Terkait hilirisasi bauksit di dalam negeri, Koordinator Nasional Publish What You Pay (PWYP) Indonesia Aryanto Nugroho, dalam sebuah webinar, Rabu, menyampaikan, harus ada kejelasan industri macam apa yang hendak dikembangkan dari bauksit.
”Industri bauksit ini harus jelas, apa yang mau dibangun, apakah hanya di level setengah (jadi) saja? Kemudian, sepanjang rantai nilai bauksit ini, ESG (environment, social, and governance) juga harus diterapkan, termasuk standar-standar terkait lingkungannya,” kata Aryanto.

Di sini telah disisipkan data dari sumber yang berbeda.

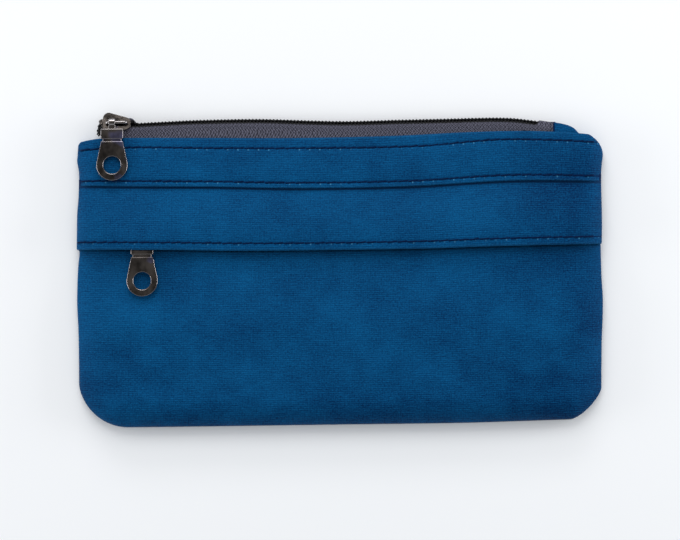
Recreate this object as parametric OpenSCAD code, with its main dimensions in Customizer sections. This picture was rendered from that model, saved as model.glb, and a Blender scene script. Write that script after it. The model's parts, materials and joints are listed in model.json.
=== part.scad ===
// Flat zippered pouch in waxed canvas, lying on its back.
// X runs along the zips, Y runs up to the main zip at the top edge, Z stands out of the front.
// The origin is the middle of the pouch's own footprint, on the plane that it lies on.
// Heights up the pouch (Y) are given from the bottom edge, and in_frame() moves them to the origin.

/* [Pouch] */
// Width from side seam to side seam
pouch_w = 210; // [205:1:215]
// Thickness of the waxed canvas
canvas_t = 0.8; // [0.6:0.1:0.8]
// Thickness of the lining cloth
lining_t = 0.3; // [0.2:0.1:0.3]
// Radius of the bottom corner on the main zip's closed side
corner_left = 19; // [12:0.5:20]
// Radius of the bottom corner on the other side
corner_right = 15; // [12:0.5:20]

/* [Zips] */
// Height of the main zip's chain above the bottom edge
main_chain_y = 121.1; // [121:0.1:121.5]
// Height of the main zip's chain above the table
main_chain_z = 5.2; // [5.1:0.1:5.2]
// How far the main zip leans back over the top edge, in degrees
main_lean = 12; // [11:1:13]
// Height of the pocket zip's chain above the bottom edge
pocket_chain_y = 75.6; // [75.6:0.1:76]
// Height of the pocket zip's chain above the table
pocket_chain_z = 6; // [5.9:0.1:6]
// Thickness of the zip tape
tape_t = 0.5; // [0.4:0.05:0.5]
// Travel of the main slider
main_travel = 165; // [120:5:165]
// Travel of the pocket slider
pocket_travel = 150; // [120:5:150]

/* [Sliders and pulls] */
// Length of a slider body
slider_l = 11; // [10.5:0.1:11]
// Width of a slider body at its nose
slider_w = 9.2; // [8.8:0.1:9.2]
// Thickness of a slider body over both plates
slider_t = 4; // [3.8:0.1:4]
// Length of a pull from its hinge line to its tip
pull_l = 23.5; // [22:0.5:24]
// Width of the pull's round end
pull_w = 12.5; // [11:0.5:13]
// Radius of the hole through the pull's round end
pull_hole_r = 3.5; // [3:0.1:3.6]
// Thickness of the pull
pull_t = 1.5; // [1.3:0.1:1.5]

/* [Stitching] */
// Length of one visible stitch
stitch_l = 3.5; // [3:0.1:3.8]
// Distance from one stitch to the next
stitch_pitch = 4.1; // [4:0.1:5]
// Width of the thread
thread_w = 0.5; // [0.4:0.1:0.6]

/* [Hidden] */
$fn = 48;
gap = 0.05;
half_w = pouch_w / 2;

// Heights up the pouch of its edges and seams
lower_edge_y = 70.7;
flap_edge_y = 70.5;
flap_hinge_y = 95.3;
band_edge_y = 96;
canvas_top_y = 115.7;
back_top_y = 118.5;
backing_y = [83.5, 101];
lining_top_y = 110;

// Heights above the table of each layer, as [height up the pouch, height above the table]
lower_top = [[0, 11.3], [36, 11.3], [44, 10.95], [52, 10], [60, 9], [66, 8.45], [lower_edge_y, 8.3]];
flap_middle = [
    [flap_edge_y, 11.6], [74, 12], [79, 12], [84, 11.2], [90, 9.6], [flap_hinge_y, 8.1]
];
band_top = [[band_edge_y, 9.5], [103, 9.3], [104, 9.2], [109, 8.65], [canvas_top_y, 7.65]];
band_fold_t = 2;
band_fold_y = 103;
backing_top = 7.2;
front_lining_top = [
    [0, 5.7], [62, 5.7], [69.5, 3.1], [81, 3.1], [86, 5.1], [90, 5.9], [106, 5.9], [lining_top_y, 6.8]
];
pocket_lining_lift = 0.35;
pocket_lining_top_y = 98;
rim_z = canvas_t + 0.2;
flap_t = 1;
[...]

Ia juga mengingatkan, jangan sampai karena permintaan nikel dan bauksit tinggi, kemudian dibangun smelter sebanyak-banyaknya, sementara industri di hilir belum siap. Apabila hilir belum siap, hasil pengolahan bauksit di smelter akan diekspor untuk kemudian diimpor sebagai barang jadi.

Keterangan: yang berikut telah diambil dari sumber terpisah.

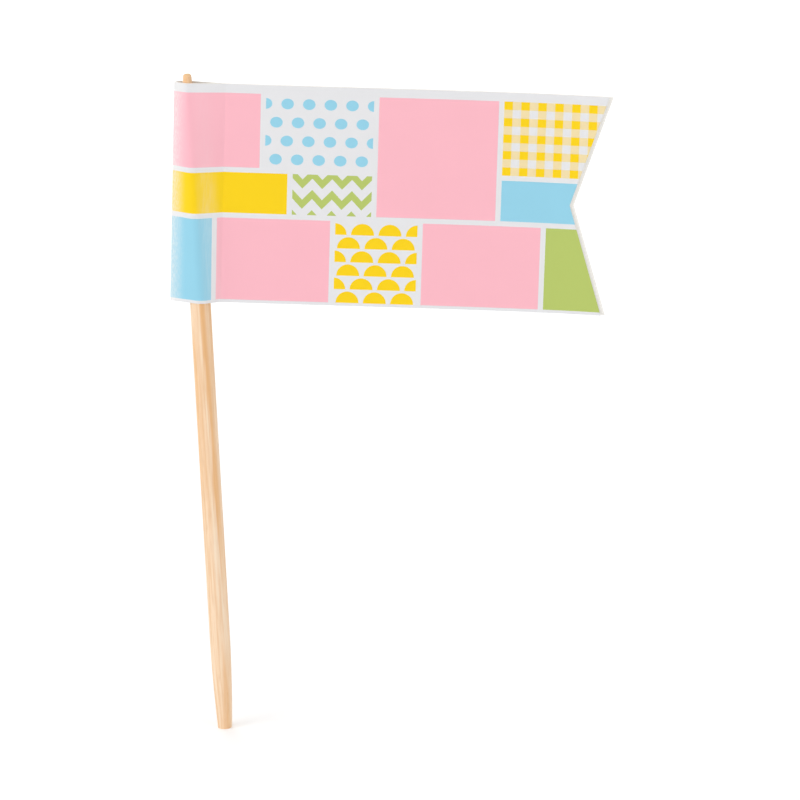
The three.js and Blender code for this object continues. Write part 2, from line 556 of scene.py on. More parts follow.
@dataclass
class Stick:
    """The turned stick: two blunt points and a straight part with the marks of the mill."""

    form: StickForm
    name: str = "birch_stick"
    finish: BirchWood = field(default_factory=BirchWood)
    sides: int = 96
    rounding_steps: int = 7
    point_steps: int = 26
    straight_steps: int = 72
    crease: float = 50.0
    seed: int = 5
    marks: int = 22
    mark_width: Span = (0.05, 0.13)
    mark_reach: Span = (3.0, 12.0)
    mark_cut: Span = (0.0066, 0.022)
    out_of_round: float = 0.012
    twist: float = 0.05
    deepest_share: float = 0.2
    end_height: float = 0.01
    end_roughness: float = 0.02
    end_features: float = 4.0

    def profile(self) -> list[Point]:
        """Give the outline from the lower end's rim to the upper one's.

        Returns:
            Radius and height of each ring.
        """
        form, rounding = self.form, self.form.point_end_rounding
        flat = form.point_end_diameter / 2 - rounding
        curve = form.radius(rounding) - flat
        lower = [(flat / 2, 0.0)]
        for step in range(self.rounding_steps + 1):
            turn = math.pi / 2 * step / self.rounding_steps
            lower.append((flat + curve * math.sin(turn), rounding * (1 - math.cos(turn))))
        point_end, top = form.point_length, form.length - form.point_length
        lower += [(form.radius(z), z) for z in steps_between(rounding, point_end, self.point_steps)]
        straight = steps_between(point_end, top, self.straight_steps)[:-1]
        middle = [(form.diameter / 2, z) for z in straight]
        upper = [(radius, form.length - z) for radius, z in reversed(lower)]
        return lower + middle + upper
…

Terkait smelter bauksit, menurut Ketua Umum Perhimpunan Ahli Pertambangan Indonesia (Perhapi) Rizal Kasli, sebagian smelter bauksit pada 2023 masih ada di tahap konstruksi. Saat ini baru ada dua smelter bauksit yang beroperasi, sedangkan 12 smelter lainnya masih dalam proses pembangunan.
Saat pembangunan smelter itu rampung, ucap Rizal, penyerapan bijih bauksit di dalam negeri meningkat. Namun, jika konstruksi smelter tidak terselesaikan segera, penyerapan bauksit akan menurun. Ia mendorong pemerintah untuk memetakan lagi kapasitas smelter yang akan beroperasi sehingga kebijakan penghentian ekspor bijih bauksit optimal.

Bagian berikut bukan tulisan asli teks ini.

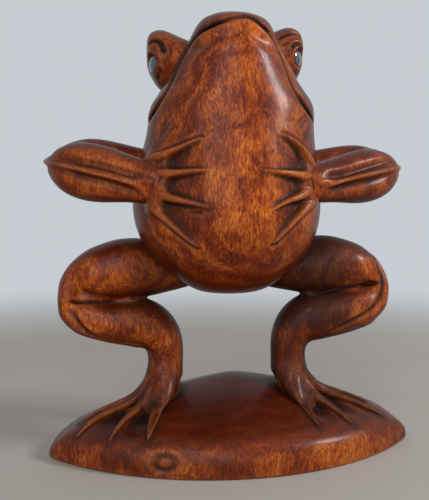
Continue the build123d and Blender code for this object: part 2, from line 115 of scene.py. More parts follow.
def tube(rows, along, around, across=(0, 1, 0)):
    """A closed tube: ellipses square to a spline through rows of x, y, z, tall and thick.

    Thick is the half axis that lies nearest to across, and tall is the one square to it.
    """
    line = spline(rows, along)
    ahead = unit(np.gradient(line[:, :3], axis=0))
    across = np.array(across, float)
    side = unit(across - (ahead @ across)[:, None] * ahead)
    above = np.cross(ahead, side)
    angle = circle(around)[None, :, None]
    round_side = (side * line[:, 4:5])[:, None] * np.cos(angle)
    round_above = (above * line[:, 3:4])[:, None] * np.sin(angle)
    return shell(line[:, None, :3] + round_side + round_above)


def placed(name, data):
    """A new object in the scene."""
    made = bpy.data.objects.new(name, data)
    bpy.context.scene.collection.objects.link(made)
    return made


def mesh_object(name, places, quads, fans=()):
    """A smooth-shaded object at the origin from places in millimetres."""
    mesh = bpy.data.meshes.new(name)
    faces = np.asarray(quads).tolist() + np.asarray(fans, int).reshape(-1, 3).tolist()
    mesh.from_pydata((np.asarray(places) * MM).tolist(), [], faces)
    mesh.shade_smooth()
    mesh.update()
    return placed(name, mesh)


def fused(shells, voxel, rounds):
    """One skin round several closed shells: the places, quads and edges of their relaxed remesh."""
    starts = np.cumsum([0] + [len(places) for places, _, _ in shells])
    rough = mesh_object(
        "rough",
        np.concatenate([places for places, _, _ in shells]),
        np.concatenate([quads + start for (_, quads, _), start in zip(shells, starts)]),
        np.concatenate([fans + start for (_, _, fans), start in zip(shells, starts)]),
    )
    remesh = rough.modifiers.new("skin", "REMESH")
    remesh.mode = "VOXEL"
    remesh.voxel_size = voxel * MM
    remesh.adaptivity = 0
    seen = rough.evaluated_get(bpy.context.evaluated_depsgraph_get())
    mesh = bpy.data.meshes.new_from_object(seen)
    co = np.zeros(len(mesh.vertices) * 3)
    mesh.vertices.foreach_get("co", co)
    corners = np.zeros(len(mesh.loops), int)
    mesh.loops.foreach_get("vertex_index", corners)
    old = rough.data
    bpy.data.objects.remove(rough)
    bpy.data.meshes.remove(old)
    bpy.data.meshes.remove(mesh)
    quads = corners.reshape(-1, 4)
    edges = edges_of(quads)
    return relaxed(co.reshape(-1, 3) / MM, edges, rounds), quads, edges


def gathered(index, values, count):
    """Values summed by the place that they belong to."""
    return np.stack([np.bincount(index, values[:, k], count) for k in range(values.shape[1])], -1)


def normals(places, quads, fans=None):
    """The unit normal at each place: the sum of the cross products of its faces' diagonals."""
    across = np.cross(places[quads[:, 2]] - places[quads[:, 0]], places[quads[:, 3]] - places[quads[:, 1]])
    total = sum(gathered(quads[:, k], across, len(places)) for k in range(4))
    if fans is not None:
        tips = np.cross(places[fans[:, 1]] - places[fans[:, 0]], places[fans[:, 2]] - places[fans[:, 0]])
        total += sum(gathered(fans[:, k], tips, len(places)) for k in range(3))
    return unit(total)


def edges_of(quads, fans=None):
    """Each pair of neighbouring places once."""
    pairs = [quads[:, [k, (k + 1) % 4]] for k in range(4)]
    if fans is not None:
        pairs += [fans[:, [k, (k + 1) % 3]] for k in range(3)]
    return np.unique(np.sort(np.concatenate(pairs), axis=1), axis=0)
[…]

”Apabila produksinya jauh di atas kapasitas penyerapan smelter, akan terjadi penghentian operasi tambang bauksit yang berujung adanya pemutusan hubungan kerja dan dampak ganda lainnya, terutama di daerah,” ujar Rizal.
Sekretaris Umum Apindo Eddy Hussy menambahkan, di tengah ketidakpastian ekonomi global, ekspor komoditas mentah, seperti bijih nikel, sebenarnya diperlukan. Hasil ekspor tidak hanya memperkuat surplus neraca perdagangan, tetapi menjaga perekonomian masyarakat dan daerah penghasil bauksit. ”Oleh karena itu, pemerintah lebih baik menerapkan kebijakan lain, seperti meningkatkan pajak ekspor bauksit,” katanya.